Readers of this blog, or anyone who knows me, won’t be surprised that I am recommending a book called “The Inner Life of Cats.” It was written by Thomas McNamee and if you are an animal lover or a friend to the felines, you will enjoy it. I particularly appreciated that the author, like me, seems enamoured of Rome and her various cat colonies. (Some links here to my photographs of Rome’s cats, as well as other cats.)
But what I loved most about — or perhaps needed from — the book was McNamee’s opening up about the grief he felt when his beloved cat, Augusta, died. I sobbed reading some of it. Those of you who followed my old website might remember when my senior cats died (within six months of each other). What I appreciated about McNamee’s writing is that he was able to express what the loss did to him in a way I never could. I wrote a sort of detached piece here about trying to scatter Orloff’s and Pushkin’s ashes – I made sure it was written in a way that was almost a travelogue, with little snippets of humour, because I feared the waterfall of tears that would ensue if I were honest about the depths of my grief. (I still have their ashes, fyi.)

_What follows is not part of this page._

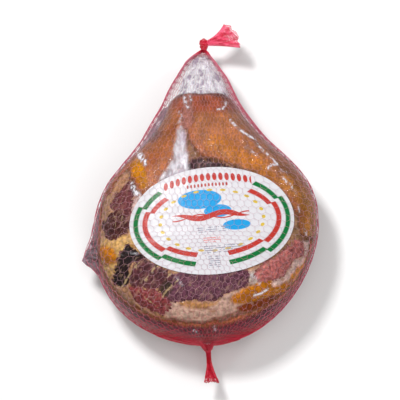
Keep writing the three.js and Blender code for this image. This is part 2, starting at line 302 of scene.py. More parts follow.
class BagSettings(PropertyGroup):
    """The clear bag."""

    gap: FloatProperty(
        name="Film gap", description="How far the film lies off the meat",
        subtype="DISTANCE", default=0.9 * MM, min=0.0002, max=0.002,
    )
    crumple: FloatProperty(
        name="Neck crumple", description="Depth of the crumples in the gathered neck",
        subtype="DISTANCE", default=3.6 * MM, min=0, max=0.008,
    )
    # Colour of the painted highlights on creased film, and of its faint whiteness
    haze_highlight_colour: FloatVectorProperty(
        name="Film", description="Colour that creased film shows",
        subtype="COLOR", size=3, default=(0.86, 0.84, 0.90), min=0, max=1,
    )


class LabelSettings(PropertyGroup):
    """The oval label and its plain print."""

    paper: FloatVectorProperty(
        name="Paper", description="Colour of the unprinted label",
        subtype="COLOR", size=3, default=(0.66, 0.65, 0.68), min=0, max=1,
    )
    green: FloatVectorProperty(
        name="Outer band", description="Colour of the outer band",
        subtype="COLOR", size=3, default=(0.004, 0.155, 0.036), min=0, max=1,
    )
    red: FloatVectorProperty(
        name="Inner band", description="Colour of the inner band, the ribbon and the beads",
        subtype="COLOR", size=3, default=(0.47, 0.036, 0.026), min=0, max=1,
    )
    blue: FloatVectorProperty(
        name="Ovals", description="Colour of the three plain ovals",
        subtype="COLOR", size=3, default=(0.010, 0.31, 0.66), min=0, max=1,
    )


class NetSettings(PropertyGroup):
    """The knitted net."""

    cells_around: IntProperty(
        name="Cells round", description="Cells of the net round the ham",
        default=66, min=12, max=120,
    )
    rows: IntProperty(
        name="Rows", description="Rows of cells from the gather to the knot",
        default=56, min=8, max=120,
    )
    strand: FloatProperty(
        name="Strand", description="Thickness of one strand",
        subtype="DISTANCE", default=0.78 * MM, min=0.0002, max=0.002,
    )
    single: FloatVectorProperty(
        name="Single strand", description="Colour of a strand that lies alone",
        subtype="COLOR", size=3, default=(0.50, 0.25, 0.31), min=0, max=1,
    )
    bunched: FloatVectorProperty(
        name="Bunched strands", description="Colour where strands lie close together",
        subtype="COLOR", size=3, default=(0.60, 0.014, 0.045), min=0, max=1,
    )


class StageSettings(PropertyGroup):
    """Floor, lights and camera."""

    elevation: FloatProperty(
        name="Elevation", description="Height of the camera above the floor, as an angle",
        subtype="ANGLE", default=math.radians(78), min=0, max=math.pi / 2,
    )
    view_width: FloatProperty(
        name="View width", description="Width that the view takes in at the ham's middle",
        subtype="DISTANCE", default=0.5, min=0.1, max=2,
    )
    lens: FloatProperty(
        name="Lens", description="Focal length of the camera in millimetres",
        default=200, min=35, max=400,
    )
    key: FloatProperty(
        name="Key light", description="Power of the key light in watts",
        default=20.5, min=0, max=500,
    )
    surround: FloatProperty(
        name="Surround", description="Strength of the light from all round",
        default=0.24, min=0, max=5,
    )


# ---- modelling helpers --------------------------------------------------------------------------


def deselect():
    """Nothing is selected afterwards."""
    bpy.ops.object.select_all(action="DESELECT")


def pick(piece):
    """Only this piece is selected, and it is active."""
    deselect()
    piece.select_set(True)
    bpy.context.view_layer.objects.active = piece


def named(name):
    """The active object, just added, gets its name."""
    piece = bpy.context.object
    piece.name = name
    piece.data.name = name
    return piece


def modify(piece, kind, **settings):
    """Adds a modifier with its settings and applies it."""
    pick(piece)
    bpy.ops.object.modifier_add(type=kind)
    modifier = piece.modifiers[-1]
    for key, value in settings.items():
        setattr(modifier, key, value)
    bpy.ops.object.modifier_apply(modifier=modifier.name)


def edit(piece, *steps):
    """Runs edit-mode operators on all of a piece. Each step is an operator and its settings."""
    pick(piece)
    bpy.ops.object.mode_set(mode="EDIT")
    bpy.ops.mesh.select_all(action="SELECT")
    for operator, settings in steps:
        operator(**settings)
    bpy.ops.object.mode_set(mode="OBJECT")


def settle(piece):
    """Turn, size and place go into the mesh, so that the object sits at the origin."""
    pick(piece)
    bpy.ops.object.transform_apply(location=True, rotation=True, scale=True)


def points_of(piece):
    """The piece's points in millimetres."""
    flat = np.empty(len(piece.data.vertices) * 3)
    piece.data.vertices.foreach_get("co", flat)
    return flat.reshape(-1, 3) / MM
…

This passage from McNamee’s book reflects far more accurately my experience:
It will tear a hole in your life. Her love was unconditional. When you stayed away too long, she didn’t sulk when you came home, she welcomed you with gladness. She was so innocent. So naive. No human being ever loved you with the purity of her love. Did you tell her things you never told anyone else? Did she purr just because you were there — because you existed? His stuff is going to be all over your house. What are you going to do with his bed? His toys? You’re going to listen and listen for the bup-bup-bup of his paws on the floor as he comes trotting to greet you, and you won’t hear it. You’re not going to be able to sleep. You’re going to eat too much, or not enough. You’re going to wonder if there’s something wrong with you. A lot of people stay home just so they won’t have to hear people say, “Come on, it was only a cat.” Somebody’s going to tell you to get a kitten, and you’re going to think, No! No kitten could possibly replace her.

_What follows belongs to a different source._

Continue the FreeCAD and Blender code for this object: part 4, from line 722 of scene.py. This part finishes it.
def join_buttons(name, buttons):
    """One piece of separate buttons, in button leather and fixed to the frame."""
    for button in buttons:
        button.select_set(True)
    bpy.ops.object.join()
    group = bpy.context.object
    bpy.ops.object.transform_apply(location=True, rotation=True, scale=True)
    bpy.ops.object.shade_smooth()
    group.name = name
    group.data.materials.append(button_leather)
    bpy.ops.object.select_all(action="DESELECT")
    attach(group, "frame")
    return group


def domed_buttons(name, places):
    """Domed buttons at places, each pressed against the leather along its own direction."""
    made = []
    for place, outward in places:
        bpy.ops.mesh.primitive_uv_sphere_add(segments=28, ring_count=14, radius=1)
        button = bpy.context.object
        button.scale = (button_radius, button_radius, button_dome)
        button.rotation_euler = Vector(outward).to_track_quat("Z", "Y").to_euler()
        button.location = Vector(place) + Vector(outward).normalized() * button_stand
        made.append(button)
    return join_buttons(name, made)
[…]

Oh Lord, how I remember the silly people who said that to me — it was only a cat. What idiots. Why didn’t I just tell them to f**k off?
This next passage also rings true:
Augusta’s death paralyzed me for two months at least, and I’m not ashamed of that. Excessiveness is in the eye of the judge, and in this matter only I can judge. I did find myself defending myself sometimes, sometimes against myself, more often against someone mystified, whose mystification as time passed shaded into annoyance, or just distance. You are as alone as you have ever been. You hoard your grief. You stay home. Friends ask you out to dinner, you find a lie for declining. Work? You can’t focus on anything, except this one thing. In the loss is the life you shared, Wiman says. Now you’re supposed to see the joy and the light in it, somehow to be in that life. How is that supposed to be possible? The fucking cat is dead.
And this – the hours of guilt I have experienced thinking about Orloff and Pushkin, the times I wasn’t patient with them, the times I left them with sitters, and above all, their deaths — did I wait too long? Did I not give them enough time – did they still want to live in spite of their illness or pain?:
“I could have loved you better,” I sang the Tom Paxton song back through time to Augusta. “Didn’t mean to be unkind/You know it was the last thing on my mind.” Maybe not the last thing, but bad enough. I wasn’t paying attention, Augusta. How did you feel when we went away? I didn’t even think. You were glad to see us when we returned, which was enough to fool ourselves into believing it must have been all right. You were only a cat. We didn’t mean to be unkind. She loved us anyway. What choice did she have? Who else was she going to love? Augusta had love inborn. She had to do something with it.
McNamee and his wife did eventually get another cat. I have yet to do so. I tell people that it is because we travel so much, et cetera, but in reality, I don’t know that I want to feel that kind of love — and therefore the inevitable loss that will follow down the line — again. Oh, I imagine that one day there will be another cat in my life, in my heart, but for now, I am sticking to working with the street ferals in Toronto and enjoying books about cats. So glad I found “The Inner Life of Cats.”